The first time I died, I was an infant.

They told me about it later. We lived in the woods near Rockford, Alabama, if you are one of the few people who know where that is. It was during the second World War. I was born only twenty-three months before my death. I learned much during those months, however.

Next to the river whose name sounds like a particular of Creek foreplay, and close to that isolated little city of Rockford, there was (in 1942) a narrow road, Glaze, which led to a ferry. The ferry worked constantly because of the many people who had to travel that road. My father and uncle worked on the ferry and had almost no time off work during that period. At any time of day or night green army jeeps and trucks might come to one bank or the other, their drivers bellowing across the water for haste. The ferryboat was quite old and could not move fast.

My father worked the night shift and my uncle the day shift. When either of them tired of the shift they pulled, he would tell his brother and they would switch. This went on for some years after the war and after my death.

One night before my birth, the last part of December 30, my father was plowing the ferry like a water-ox across the Coosa, trying to ignore a man who wanted to sell him one of the motorcars. “Man drove it three and a half years, died, heart attack, wife sold it to my boy and my boy’s in the Marines now. Whattaya say, man? Huh?”

Suddenly my uncle came running to the bank toward which the ferry was creeping, waving his left arm (he was left-handed), his voice moving over the night waters like some nearly-mute flying fish, though fish in the Coosa are not known to fly.

“Sa-a-a-a-am!! Hey Sa-a-a-ammm!” A whistle through his fingers pierced the air.

The purpose of this commotion was to let my father know that I was being born and that he would cover my father’s shift that cold night and the next morning, too, if necessary.

I grew along like any infant.

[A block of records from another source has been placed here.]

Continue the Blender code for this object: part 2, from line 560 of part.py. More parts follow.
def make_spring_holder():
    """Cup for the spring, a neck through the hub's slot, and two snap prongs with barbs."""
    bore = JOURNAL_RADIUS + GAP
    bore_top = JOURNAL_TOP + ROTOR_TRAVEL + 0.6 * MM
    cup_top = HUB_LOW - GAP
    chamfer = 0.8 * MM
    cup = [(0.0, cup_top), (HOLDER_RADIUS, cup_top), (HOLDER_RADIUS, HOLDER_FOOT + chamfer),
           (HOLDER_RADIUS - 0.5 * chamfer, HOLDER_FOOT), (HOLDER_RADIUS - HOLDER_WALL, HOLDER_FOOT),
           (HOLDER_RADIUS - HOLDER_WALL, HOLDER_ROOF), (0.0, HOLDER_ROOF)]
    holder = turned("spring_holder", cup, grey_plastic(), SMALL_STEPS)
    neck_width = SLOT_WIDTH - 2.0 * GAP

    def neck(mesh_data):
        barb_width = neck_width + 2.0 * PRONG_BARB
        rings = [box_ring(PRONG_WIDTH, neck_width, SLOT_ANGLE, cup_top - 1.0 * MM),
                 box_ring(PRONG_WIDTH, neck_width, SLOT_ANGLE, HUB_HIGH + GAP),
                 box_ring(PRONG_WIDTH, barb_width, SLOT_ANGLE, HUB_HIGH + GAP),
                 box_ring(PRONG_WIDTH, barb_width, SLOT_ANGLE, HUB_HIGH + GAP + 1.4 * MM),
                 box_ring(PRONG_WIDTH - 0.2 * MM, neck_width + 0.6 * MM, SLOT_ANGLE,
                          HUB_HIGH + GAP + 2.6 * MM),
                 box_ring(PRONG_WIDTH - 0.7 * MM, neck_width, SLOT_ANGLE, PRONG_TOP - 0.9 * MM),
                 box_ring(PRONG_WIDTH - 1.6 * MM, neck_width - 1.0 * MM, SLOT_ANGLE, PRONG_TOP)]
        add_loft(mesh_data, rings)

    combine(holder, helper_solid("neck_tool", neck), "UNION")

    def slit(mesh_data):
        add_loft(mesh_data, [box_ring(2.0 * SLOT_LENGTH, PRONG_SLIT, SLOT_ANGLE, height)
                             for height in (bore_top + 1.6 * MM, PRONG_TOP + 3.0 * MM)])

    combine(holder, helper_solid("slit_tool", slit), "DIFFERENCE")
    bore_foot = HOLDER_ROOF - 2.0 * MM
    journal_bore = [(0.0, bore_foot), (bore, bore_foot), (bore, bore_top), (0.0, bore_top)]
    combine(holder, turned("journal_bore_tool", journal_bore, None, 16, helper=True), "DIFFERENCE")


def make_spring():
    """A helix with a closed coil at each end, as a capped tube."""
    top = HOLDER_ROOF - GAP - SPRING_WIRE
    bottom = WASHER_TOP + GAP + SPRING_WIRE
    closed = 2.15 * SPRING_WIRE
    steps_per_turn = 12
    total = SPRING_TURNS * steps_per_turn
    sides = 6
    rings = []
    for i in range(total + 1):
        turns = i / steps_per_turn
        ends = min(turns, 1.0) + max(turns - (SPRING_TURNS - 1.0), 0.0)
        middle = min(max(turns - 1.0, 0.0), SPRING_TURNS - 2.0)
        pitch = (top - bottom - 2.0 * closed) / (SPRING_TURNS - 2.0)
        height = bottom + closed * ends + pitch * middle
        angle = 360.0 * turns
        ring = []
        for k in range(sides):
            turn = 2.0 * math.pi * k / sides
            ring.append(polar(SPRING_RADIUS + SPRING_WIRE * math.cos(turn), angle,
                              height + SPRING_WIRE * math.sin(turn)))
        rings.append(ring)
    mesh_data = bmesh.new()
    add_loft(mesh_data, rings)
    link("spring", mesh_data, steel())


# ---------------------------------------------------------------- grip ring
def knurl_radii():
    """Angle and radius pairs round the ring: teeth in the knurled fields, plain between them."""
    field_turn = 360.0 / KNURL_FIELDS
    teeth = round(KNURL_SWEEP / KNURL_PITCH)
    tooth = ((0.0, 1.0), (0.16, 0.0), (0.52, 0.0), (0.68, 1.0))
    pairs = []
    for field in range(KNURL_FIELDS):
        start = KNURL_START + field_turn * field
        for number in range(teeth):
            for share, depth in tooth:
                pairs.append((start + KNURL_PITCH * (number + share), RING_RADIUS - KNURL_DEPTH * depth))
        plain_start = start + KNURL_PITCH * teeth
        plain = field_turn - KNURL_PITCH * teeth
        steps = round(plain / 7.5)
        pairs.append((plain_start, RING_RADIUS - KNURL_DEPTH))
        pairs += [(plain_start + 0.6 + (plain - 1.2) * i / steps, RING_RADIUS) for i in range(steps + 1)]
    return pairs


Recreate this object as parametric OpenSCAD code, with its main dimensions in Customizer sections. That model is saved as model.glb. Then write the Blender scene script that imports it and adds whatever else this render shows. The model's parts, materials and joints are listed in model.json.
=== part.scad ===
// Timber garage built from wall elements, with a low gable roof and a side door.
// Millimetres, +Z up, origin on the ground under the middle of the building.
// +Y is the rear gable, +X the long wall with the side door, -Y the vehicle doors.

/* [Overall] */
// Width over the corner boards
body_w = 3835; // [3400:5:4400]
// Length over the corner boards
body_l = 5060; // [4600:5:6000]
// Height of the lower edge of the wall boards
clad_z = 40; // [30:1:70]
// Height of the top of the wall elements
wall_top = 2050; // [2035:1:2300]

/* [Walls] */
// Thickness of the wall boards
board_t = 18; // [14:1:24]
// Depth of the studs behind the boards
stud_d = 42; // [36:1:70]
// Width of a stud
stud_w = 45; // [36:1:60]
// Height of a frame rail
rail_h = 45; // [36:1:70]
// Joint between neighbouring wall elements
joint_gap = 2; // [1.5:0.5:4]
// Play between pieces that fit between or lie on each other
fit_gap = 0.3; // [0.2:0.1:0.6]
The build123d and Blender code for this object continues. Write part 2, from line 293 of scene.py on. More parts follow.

A local store supplied me with plenty of bland jellied food, since my mother’s breast milk was no good. I received numerous uncomplicated toys of wood and rubber. It was a relatively happy life.

Ah, but just about the time I was beginning to develop a rudimentary concept of myself, disaster came in the form of a small bone.

Near Thanksgiving, 1944, with many giving thanks for so much (the Bulge battle had not yet surprised everyone), I ate something a two-year-old shouldn’t. A friendly aunt or perhaps a naive young cousin gave me a bit of turkey or chicken – whatever it was that year – and a burred bone caught in my throat. I remember hacking, coughing, making catarrhal sounds belonging to someone tens of years older.

After listening to me cough all day the following Friday, on Saturday I was taken to a doctor in Montgomery. Our odd old car had no heater and, ah luck!, a freakish snowstorm that day – the 25th – hampered everyone on the long, awful drive. Just outside the city the snow stopped falling and I ceased to sleep without waking. I knew I was done for, as they say. Vague keening sounds seemed to come from outside the car. The air force base’s planes were all covered in white, or they may have been painted white.

At the hospital, the ER doctor pronounced me dead before he went into another room to complete the necessary paperwork concerning my demise.